И мы двинулись дальше… Оставалось около ста верст. Сначала сильная и послушная машина катилась легко и свободно, но затем, как мне показалось, стала капризничать. Мой Бобров, опытный и отличный шофер, употребляя какие-то ему одному ведомые приемы, гордо, почти победоносно чувствовал себя лишь при спусках, когда машина шла самотеком. Наконец он должен был сознаться, что бензин на исходе и что мы принуждены будем остановиться через несколько верст.

Крепкие слова, пущенные мною по адресу не столько лично Боброва, сколько по поводу общей беспечности русского человека, делу нисколько не помогли, и мой шофер ответил на них лишь усиленным почесыванием затылка… Но делать было нечего. Приходилось придумывать способ, как выйти из создавшегося положения.

Было 9 часов утра, оставалось до Могилева 15 верст. Как бы, черт возьми, поспеть вовремя?!

Развернув карту, мы увидели, что где-то здесь недалеко шоссе, на котором мы остановились, должно пересекаться железной дорогой из Гомеля.

«Тут же, очевидно, — соображали мы дальше, — должен быть и ближайший к Могилеву полустанок.
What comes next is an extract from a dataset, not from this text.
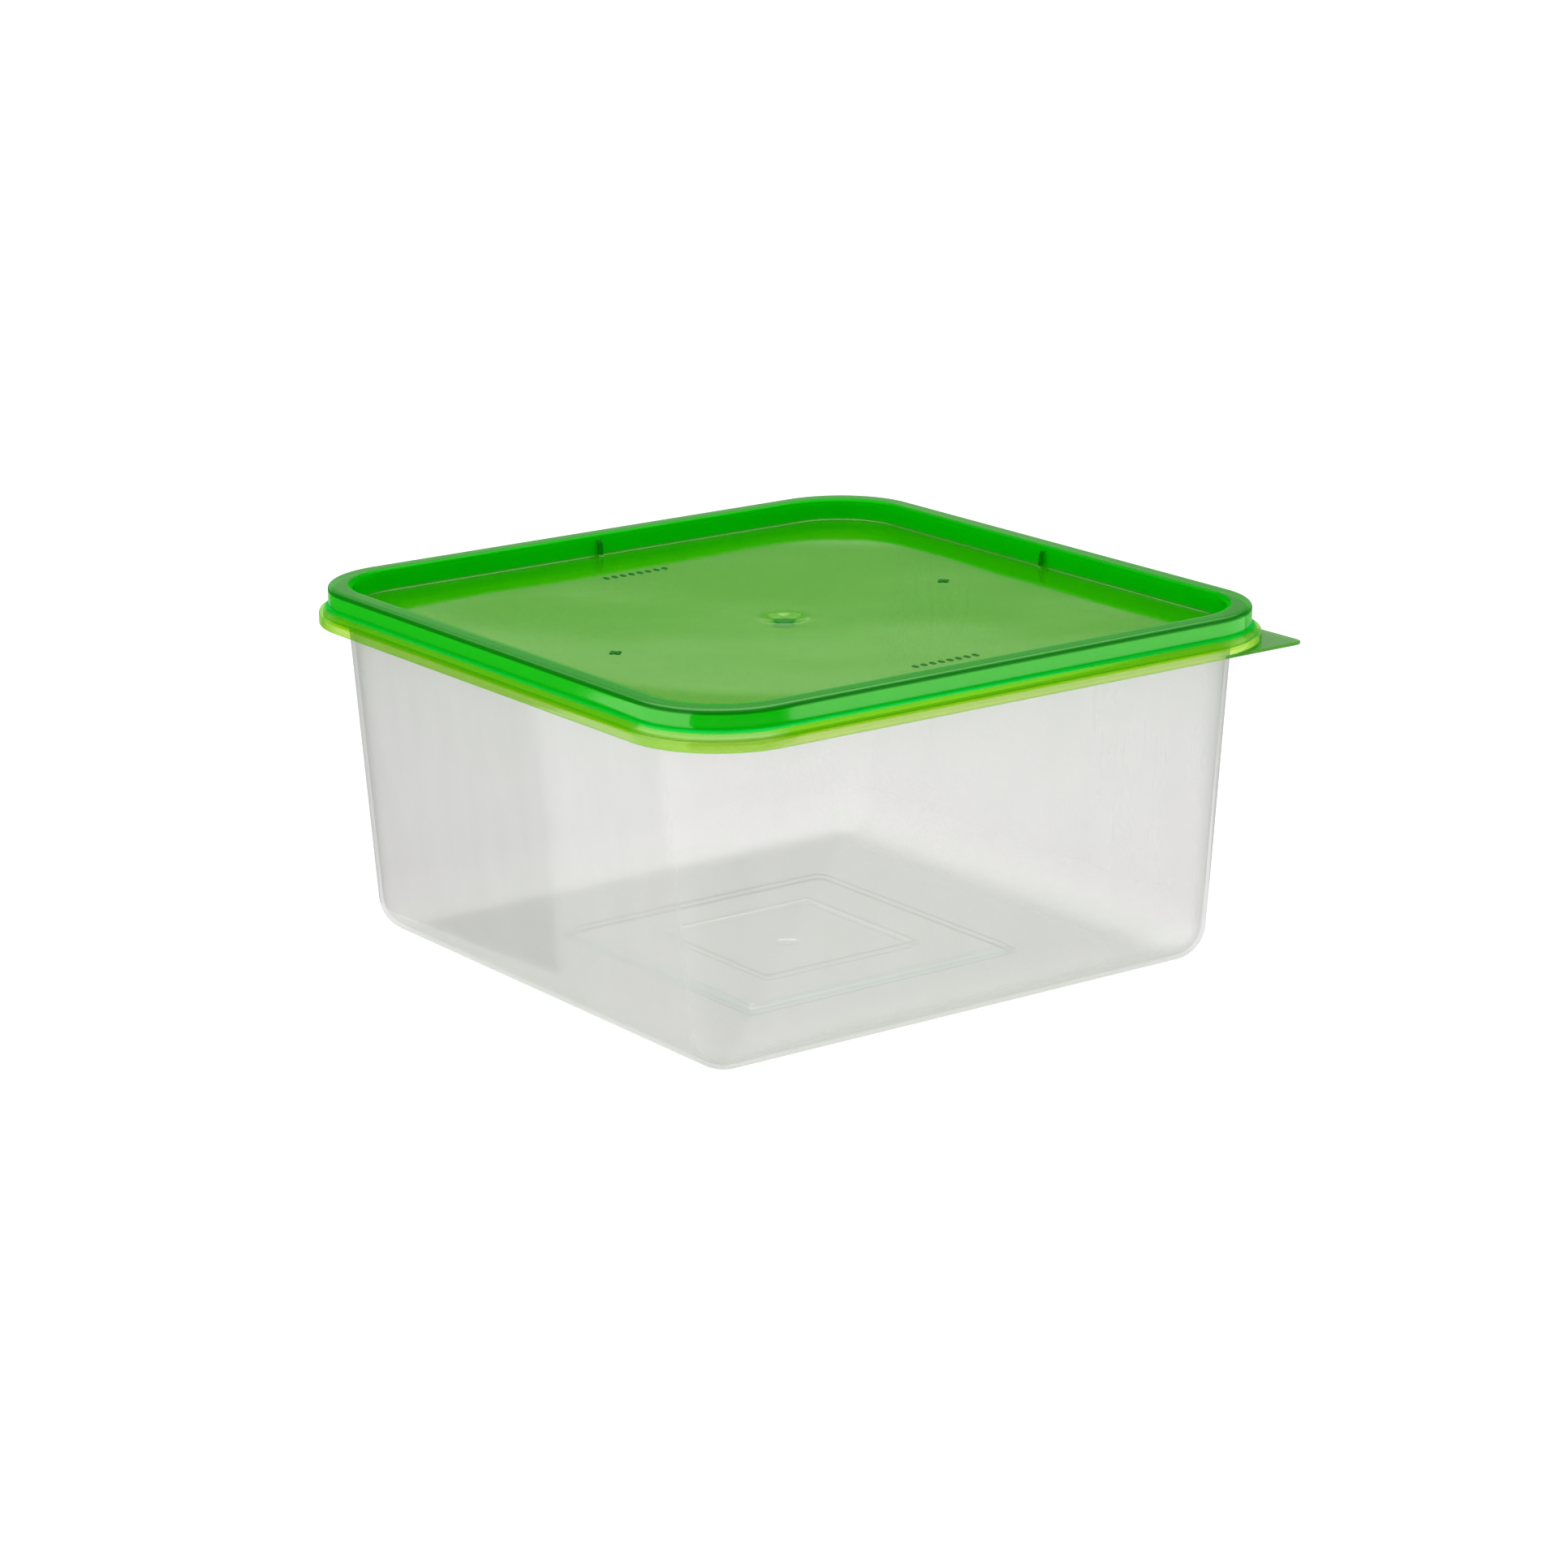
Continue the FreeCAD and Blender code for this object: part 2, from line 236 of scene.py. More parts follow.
def build_container():
    rings = []
    zi = WALL + FOOT_H - FOOT_IN_H
    # inside of the base, from the centre out
    for a in (0.8, 1.6, 2.3, 2.7):
        rings.append((a, zi + 0.35, a))
    rings += [(2.95, zi + 0.25, 2.95), (3.15, zi + 0.05, 3.15), (3.4, zi, 3.4)]
    for a, r in ((5, 5), (8, 7), (12, 7), (16, 5.5), (20, 3.5), (22.3, 2.4)):
        rings.append((a, zi, r))
    step = rounded([(22.9, zi, 0), (FOOT_IN_A - 0.7, zi, 0.25),
                    (FOOT_IN_A - 0.2, WALL + FOOT_H, 0.25), (FOOT_IN_A + 0.8, WALL + FOOT_H, 0)])
    rings += [(a, z, 2.2) for a, z in step]
    for a in (28, 32, 36, 39):
        rings.append((a, WALL + FOOT_H, 3.0))
    step = rounded([(40.2, WALL + FOOT_H, 0), (FOOT_A - FOOT_H + 0.6, WALL + FOOT_H, 0.35),
                    (FOOT_A + 0.75, WALL, 0.35), (44.2, WALL, 0)])
    rings += [(a, z, 3.6) for a, z in step]
    for a in (46.5, 49):
        rings.append((a, WALL, 3.0))
    # inner wall, rim, flange
    ai0 = tub_a(WALL, -WALL)
    inner = rounded([(52.0, WALL, 0), (ai0, WALL, 9.3), (tub_a(RIM_TOP, -WALL), RIM_TOP, 0.45),
                     (90.5, RIM_TOP, 1.0), (90.5, 88.5, 0.25), (93.2, 88.5, 0.25),
                     (93.2, 87.4, 0.25), (89.4, 87.4, 0.2), (89.4, 92.8, 0.35),
                     (tub_a(92.8), 92.8, 0.35), (BASE_A, 0, 10.4), (52.0, 0, 0)], 5)
    pts = split_long(inner, 4.0)
    n_in = None
    for k, (a, z) in enumerate(pts):
        if n_in is None and a > 87.9 and z > 93.9:
            n_in = k
    last_out = None
    for k in range(len(pts) - 1, 0, -1):
        if pts[k][1] > 92.6:
            last_out = k
            break
    for k, (a, z) in enumerate(pts):
        if k <= n_in:
            r = r_wall(a, z, -WALL)
        elif k >= last_out:
            r = r_wall(a, z, 0.0)
        else:
            # rim: corner radius grows with the outward offset
            r = np.interp(a, [tub_a(93, -WALL), tub_a(93), 90.5, 93.2],
                          [tub_r(93, -WALL), tub_r(93), 22.3, 24.7])
        rings.append((a, z, float(r)))
    # underside of the base
    for a in (49, 46.5):
        rings.append((a, 0, 3.0))
    step = rounded([(43.6, 0, 0), (FOOT_A, 0, 0.3), (FOOT_A - FOOT_H, FOOT_H, 0.3), (39.4, FOOT_H, 0)])
    rings += [(a, z, 3.0) for a, z in step]
    for a in (36, 32, 28, 26):
        rings.append((a, FOOT_H, 3.0))
    step = rounded([(25.4, FOOT_H, 0), (FOOT_IN_A + 0.7, FOOT_H, 0.2),
                    (FOOT_IN_A + 0.2, FOOT_H - FOOT_IN_H, 0.2), (23.4, FOOT_H - FOOT_IN_H, 0)])
    rings += [(a, z, 2.2) for a, z in step]
    zu = FOOT_H - FOOT_IN_H
    for a, r in ((21, 3), (17, 5), (12, 7), (8, 7), (5, 5), (3.2, 3.2)):
        rings.append((a, zu, r))
    rings += [(2.85, zu - 0.05, 2.85), (2.75, zu - 0.25, 2.75), (2.5, zu - 0.38, 2.5)]
    for a in (1.8, 0.9):
        rings.append((a, zu - 0.4, a))

    def tweak(R):
        # moulded walls sink in a little between the corners
        x, y, z = R[..., 0], R[..., 1], R[..., 2]
        h = np.clip(z / 80.0, 0, 1)
        bow = 0.30 * np.sin(np.pi * np.clip(h, 0, 1)) ** 1.2
        wide = np.clip(1 - (np.minimum(np.abs(x), np.abs(y)) / 68.0) ** 2, 0, 1) ** 2
        far = np.maximum(np.abs(x), np.abs(y)) > 76
        m = bow * wide * far
        sx = np.where(np.abs(x) >= np.abs(y), np.sign(x), 0)
        sy = np.where(np.abs(y) > np.abs(x), np.sign(y), 0)
        R[..., 0] -= sx * m
        R[..., 1] -= sy * m
        return R

    return sweep("container_shell", rings, cap_lo=zi + 0.35, cap_hi=zu - 0.4, tweak=tweak)


# --------------------------------------------------------------------------
# lid
# --------------------------------------------------------------------------
def plug_a(z, extra=0.0):
    return tub_a(z, -WALL - PLUG_GAP + extra)


def plug_r(z, extra=0.0):
    return tub_r(z, -WALL - PLUG_GAP + extra)


def sag(a):
    """Shape of the round sink at the panel centre."""
    R = SINK_R + 0.8
    if a >= R:
        return 0.0
    k = 1 - (a / R) ** 2
    return -SINK_D * 0.97 * k ** 1.25


def dish(x, y):
    """The panel's shallow dish."""
    d = math.hypot(x, y) / DISH_R
    return -DISH_D * max(0.0, 1 - d * d)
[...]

При нем — телеграф, а может быть, даже телефон…»

Решили так: Бобров остается при машине, я же с ручным чемоданчиком и мой спутник — адъютант — идем пешком на полустанок. Оттуда будем телеграфировать или телефонировать, чтобы из Могилева выслали автомобиль или в крайнем случае паровоз. При таких условиях я, может быть, и поспею к сроку!

Так и сделали. Счастливый случай пришел мне на помощь, так как на полустанке, как бы по заказу, стоял паровоз, долженствовавший отправиться через полчаса в Могилев. На нем я спокойно и доехал до станции назначения, уже оттуда просил выслать за Бобровым автомобиль с запасом бензина.
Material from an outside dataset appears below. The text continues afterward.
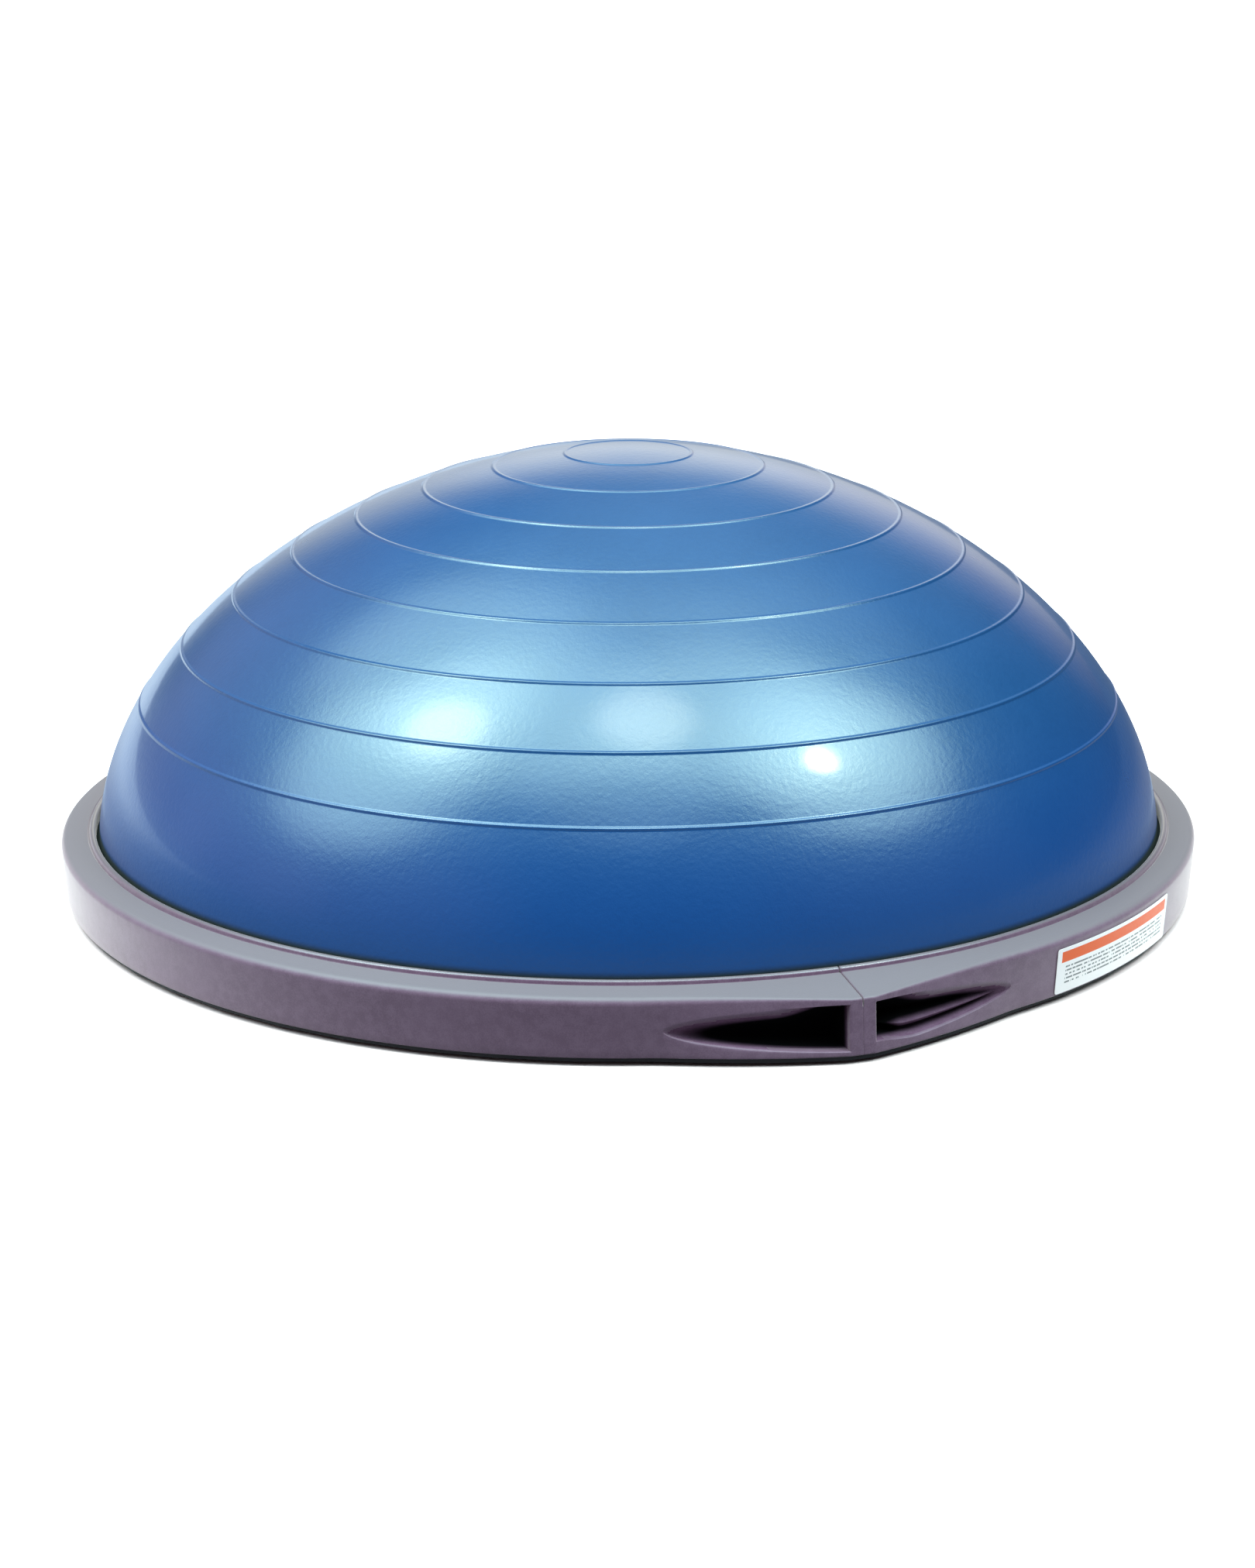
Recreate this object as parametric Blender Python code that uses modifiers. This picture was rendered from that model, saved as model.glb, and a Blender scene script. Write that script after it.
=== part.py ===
"""Balance dome trainer: an inflated half dome clamped on a stiff round platform.

Metres, +Z up. The origin is on the floor under the middle of the dome. The two hand-grips are on -Y (front)
and +Y (back), and the seam between the two rim halves runs through both.
"""

import math

import bmesh
import bpy
from mathutils import Matrix, Vector

MM = 0.001

# Dome skin: a superellipse turned about Z, with raised rings at even steps along its surface.
DOME_RADIUS = 299 * MM
DOME_FOOT_Z = 31 * MM
DOME_TOP_Z = 245.3 * MM
DOME_EXPONENT = 1.86
DOME_WALL = 3.5 * MM
RING_COUNT = 8
RING_FIRST = 35.2 * MM
RING_SPACING = 40.4 * MM
RING_HEIGHT = 1.2 * MM
RING_WIDTH = 4.5 * MM
BEAD_OUTER_RADIUS = 304.4 * MM
BEAD_INNER_RADIUS = 292 * MM
BEAD_BOTTOM_Z = 27.8 * MM
BEAD_TOP_Z = 33.6 * MM

# Rim: its wall is round and leans out a little, and it bulges to a blunt corner at each hand-grip.
RIM_RADIUS = 317.5 * MM
WALL_LEAN = 2 * MM
# The flange slopes down outwards, so its edge is higher where the wall isn't pushed out by a hand-grip
FLANGE_RISE = 1.7 * MM
RIM_BOTTOM_Z = 4.5 * MM
RIM_WALL = 3 * MM
LIP_INNER_RADIUS = 300.6 * MM
LIP_UNDERSIDE_Z = 33.9 * MM
RIM_CORE_RADIUS = 305.6 * MM
RIM_CORE_BOTTOM_Z = 6.5 * MM
CORNER_FOOT_REACH = 17.5 * MM
CORNER_FOOT_SHARPNESS = 1.15
CORNER_TOP_REACH = 14 * MM
CORNER_TOP_SHARPNESS = 1.8
CORNER_HALF_ANGLE = math.radians(18)
CORNER_FLAT_ANGLE = math.radians(1.15)
SEAM_HALF_ANGLE = math.radians(0.03)

# Finger pockets: a pointed scoop on each side of the hand-grip's rib.
POCKET_LENGTH = 87 * MM
POCKET_DEPTH = 17 * MM
POCKET_HALF_HEIGHT = 11.9 * MM
POCKET_MIDDLE_Z = 19.1 * MM
POCKET_WALL = 2.2 * MM
POCKET_POINT = 1.5
GRIP_RIB_HALF_WIDTH = 7.1 * MM
POCKET_STEPS = (0, 0.25, 0.5, 0.7, 0.85, 0.95, 1)

# Platform
PAN_BOTTOM_Z = 2 * MM
PAN_EDGE_TOP_Z = 4.2 * MM
PAN_EDGE_INSET = 2 * MM
DECK_TOP_Z = 6.2 * MM
DECK_RADIUS = 313.2 * MM
STEP_INNER_RADIUS = 286 * MM
STEP_OUTER_RADIUS = 289 * MM
SEAT_RADIUS = 304.6 * MM
SEAT_TOP_Z = 25.5 * MM
SEAT_THICKNESS = 3 * MM
DECK_RIB_COUNT = 8
DECK_RIB_TOP_Z = 22 * MM
DECK_RIB_THICKNESS = 3 * MM
HUB_RADIUS = 46 * MM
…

Бобров был наказан тем, что пропустил в Могилеве обед. Поделом ему за «авось» да «небось»…

По прибытии в Ставку я немедленно прошел к генералу Алексееву, который объяснил мне, что вместо генерала Куропаткина, отъезжавшего в Туркестан, главнокомандующим Северным фронтом назначается только что оправившийся от болезни генерал Рузский; по представлению же последнего государь остановил свой выбор на мне как на начальнике штаба названного фронта.

— Генерал Рузский здесь, в Ставке, и желает повидаться с вами, — добавил Алексеев.
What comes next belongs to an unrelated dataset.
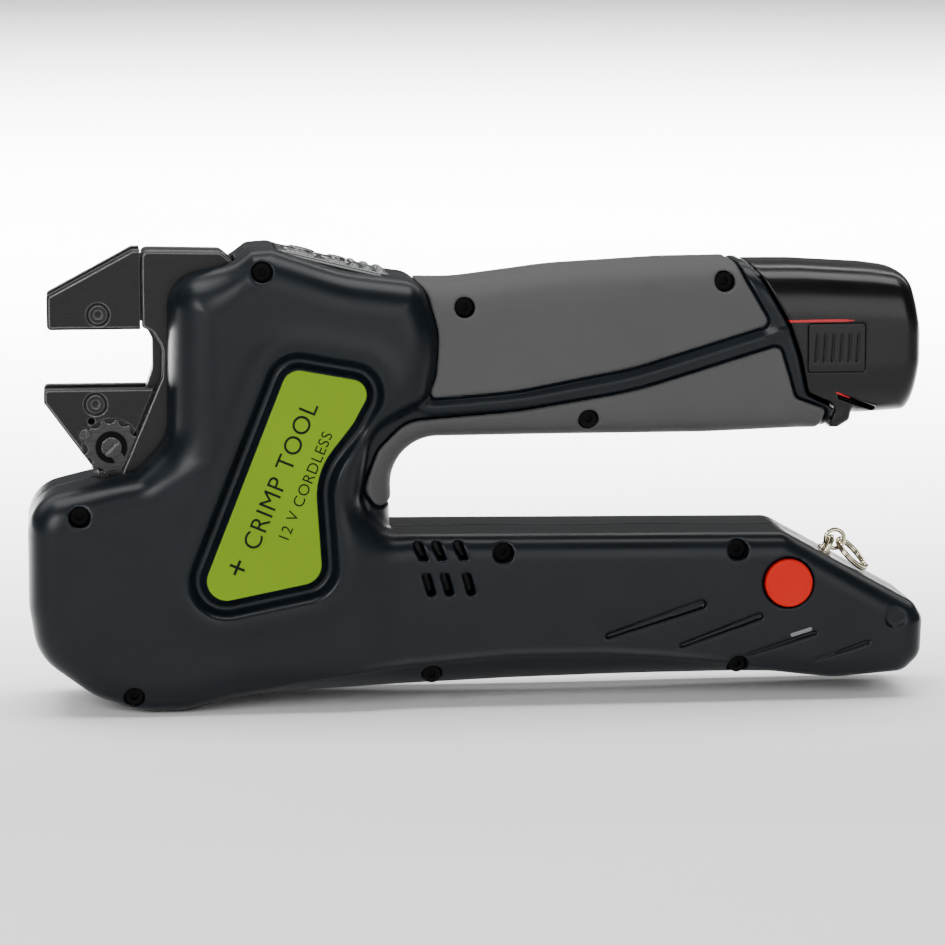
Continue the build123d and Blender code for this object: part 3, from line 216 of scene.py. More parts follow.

— Я очень польщен этим предложением, — ответил я генералу Алексееву не без некоторого огорчения. — Но если мне позволено будет высказаться, то я просил бы оставить меня в должности строевого начальника. Хотя я давно и хорошо знаю Рузского и рад служить с ним, тем не менее должность начальника штаба мне не улыбается. Я очень сжился с корпусом и хотел бы избежать другого назначения.